Singularly continuous measures in Nevai’s class $M$

Abstract:

Let $d\nu$ be a nonnegative Borel measure on $[ - \pi ,\pi ]$, with $0 < \smallint _{ - \pi }^\pi d\nu < \infty$ and with support of Lebesgue measure zero.
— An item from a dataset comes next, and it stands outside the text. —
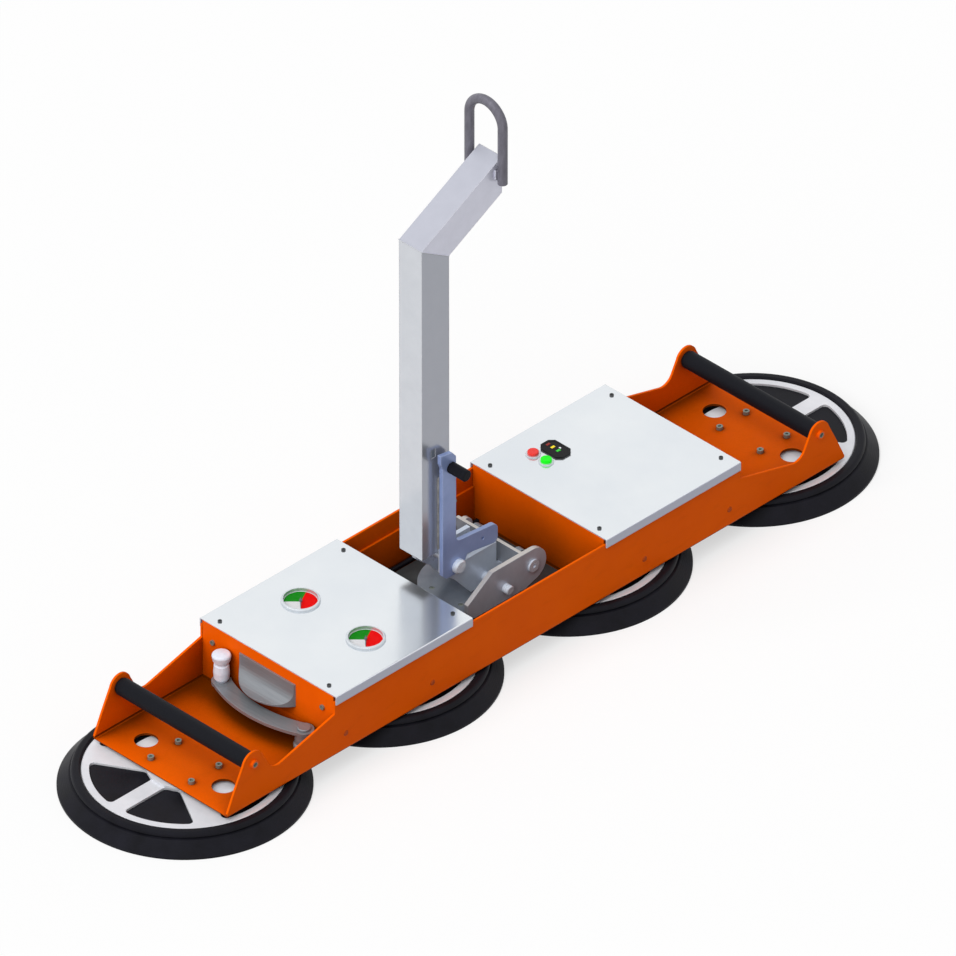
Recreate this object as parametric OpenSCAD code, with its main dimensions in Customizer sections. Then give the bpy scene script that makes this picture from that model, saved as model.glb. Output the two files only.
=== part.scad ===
// Four-pad vacuum lifter for glass panels.
// A folded sheet tray carries four suction pads in a row. A turntable in the
// middle lets the load swivel, and a cranked arm with a lifting eye tilts on it.
// The origin is the centre of the plane that the four pads rest on.
// X runs along the tray, Y across it and Z up.

/* [Suction pads] */
// Number of pads in the row
pad_count = 4; // [4:2:4]
// Outer diameter of a pad's rubber lip
pad_d = 400; // [370:2:410]
// Distance between the centres of two neighbouring pads
pad_pitch = 420; // [415:1:440]
// Diameter of the spoked pad plate
plate_d = 324; // [306:2:336]
// Thickness of the pad plate
plate_t = 10; // [8:0.5:14]
// Width of the solid rim round the windows of a pad plate
plate_rim = 13; // [8:1:20]
// Diameter of the solid hub of a pad plate
plate_hub_d = 118; // [116:1:130]
// Inner radius of the two windows of a pad that lie under the tray's sides
window_in = 100; // [90:1:110]
// Width of the two spokes that lie along the tray
spoke_main = 29; // [20:1:40]
// Width of the four slanted spokes
spoke_side = 45; // [30:1:48]
// Corner radius of a window
window_r = 8; // [4:0.5:9]
// Depth of the vacuum chamber under the rubber
chamber_h = 16; // [10:1:20]
// Thickness of the rubber mat under the plate
web_t = 6; // [4:0.5:8]
// Width of the flat sealing ring of the lip
lip_w = 50; // [35:1:56]
// Thickness of the lip's outer edge
lip_t = 4; // [2:0.5:6]
// Width of the rubber bead round the plate
bead_w = 16; // [10:1:18]
// Diameter of the vacuum port in the middle of a pad
port_d = 16; // [8:1:24]

/* [Pad fixing] */
// Thickness of the spacer between a pad plate and the tray
spacer_t = 5; // [4:0.5:10]
// Spacing of the pad screws along the tray
pad_screw_x = 60; // [50:1:62]
// Spacing of the pad screws across the tray
pad_screw_y = 90; // [80:1:92]
// Thread diameter of the pad screws
pad_screw_d = 6; // [5:0.5:6]

/* [Tray] */
// Length of the tray floor
tray_l = 1364; // [1340:2:1400]
// Width of the tray over its side walls
tray_w = 298; // [280:1:320]
// Thickness of the folded sheet
tray_t = 4; // [3:0.5:5]
// Inner radius of the two folds
fold_r = 2; // [1:0.5:4]
// Height of the walls over the underside of the floor
wall_h = 104; // [98:1:112]
// Height of the wall's shoulder past the covers
shoulder_h = 80; // [74:1:84]
// Diameter of the two drain holes at each end pad
drain_d = 38; // [20:1:44]
// Distance of a drain hole from the middle of the tray
drain_y = 86; // [80:1:96]

/* [Carrying handles] */
// Diameter of the handle bar
handle_d = 30; // [24:1:34]
// Distance of the handle axis from the end of the tray floor
handle_inset = 55; // [50:1:62]
// Height of the handle axis over the underside of the floor
handle_h = 77.5; // [74:0.5:82]
// Radius of the rounded ear round the handle screw
ear_r = 22; // [20:0.5:25]
// Thread diameter of the handle screws
handle_screw_d = 8; // [6:1:10]

/* [Bulkheads and covers] */
// Least distance of the outer bulkheads from the middle
outer_x = 447; // [436:1:450]
// Thickness of the bulkhead sheet
bulkhead_t = 3; // [2:0.5:4]
// Width of the flanges of the inner bulkheads
inner_flange = 23; // [18:1:24]
// Width of the flanges of the outer bulkheads
outer_flange = 32; // [28:1:36]
// Height of the covers' top over the walls
cover_rise = 10; // [8:0.5:14]
// Thickness of the cover sheet
cover_t = 2; // [1.5:0.5:3]
// Height of the covers' folded side lips
cover_lip = 16; // [13:1:22]
// Gap between a wall and the lip outside it
cover_gap = 0.3; // [0.2:0.1:1]
// Distance of a cover screw from its bulkhead
cover_screw_x = 13.3; // [11:0.1:15]
// Distance of a cover screw from the middle
cover_screw_y = 121; // [112:1:128]
// Thread diameter of the cover screws
cover_screw_d = 4; // [3:0.5:5]
// Height of the liner plates in the centre bay
liner_h = 67; // [50:1:80]
// Thickness of the liner plates
liner_t = 4; // [2:0.5:5]

/* [Gauges and controls] */
// Distance of the gauges from the middle along the tray
gauge_x = 305; // [290:1:320]
// Distance of a gauge from the centre line
gauge_y = 72; // [66:1:80]
// Outer diameter of a gauge bezel
gauge_d = 63; // [58:1:66]
// Diameter of the gauge dial
dial_d = 55; // [50:1:56]
// Height of a gauge bezel over the cover
bezel_h = 4; // [3:0.5:6]
// Depth of a gauge case under the cover
gauge_depth = 24; // [16:1:26]
// Distance of the push buttons from the middle along the tray
button_x = 232; // [226:1:236]
// Distance of the red button from the centre line
red_y = 95; // [94:1:104]
// Distance of the green button from the centre line
green_y = 66; // [56:1:67]
// Diameter of a button cap
button_d = 18.4; // [14:0.2:19]
// Height of a button cap over its bezel
button_h = 4.5; // [3.5:0.5:7]
// Travel of a push button
button_travel = 3; // [1.5:0.5:3.5]
// Outer diameter of a button bezel
socket_d = 25; // [23:0.5:27]
// Distance of the battery display from the middle along the tray
display_x = 265; // [264:1:275]
// Distance of the battery display from the centre line
display_y = 78; // [70:1:86]
// Size of the battery display along the tray
display_l = 33; // [28:1:36]
// Size of the battery display across the tray
display_w = 50; // [44:1:54]

/* [Turntable] */
// Thickness of the steel base plate
base_t = 6; // [5:0.5:8]
// Length of the base plate
base_l = 280; // [260:1:286]
// Width of the base plate
base_w = 250; // [230:1:256]
// Gap between the base plate and the bulkheads at its two ends
base_gap = 7.5; // [6:0.5:10]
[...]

We show that there exist $\{ {\eta _j}\} _{j = 1}^\infty \subset (0,\infty )$ and $\{ {t_j}\} _{j = 1}^\infty \subset ( - \pi ,\pi )$ such that if \[ d\mu (\theta ): = \sum \limits _{j = 1}^\infty {{\eta _j}d\nu (\theta + {t_j}),\quad \theta \in [ - \pi ,\pi ],} \](with the usual periodic extension $d\nu (\theta \pm 2\pi ) = d\nu (\theta )$), then the leading coefficients $\{ {\kappa _n}(d\mu )\} _{n = 0}^\infty$ of the orthonormal polynomials for $d\mu$ satisfy \[ \lim \limits _{n \to \infty } {\kappa _n}(d\mu )/{\kappa _{n + 1}}(d\mu ) = 1.\] As a consequence, we obtain pure singularly continuous measures $d\alpha$ on $[ - 1,1]$ lying in Nevai’s class $M$.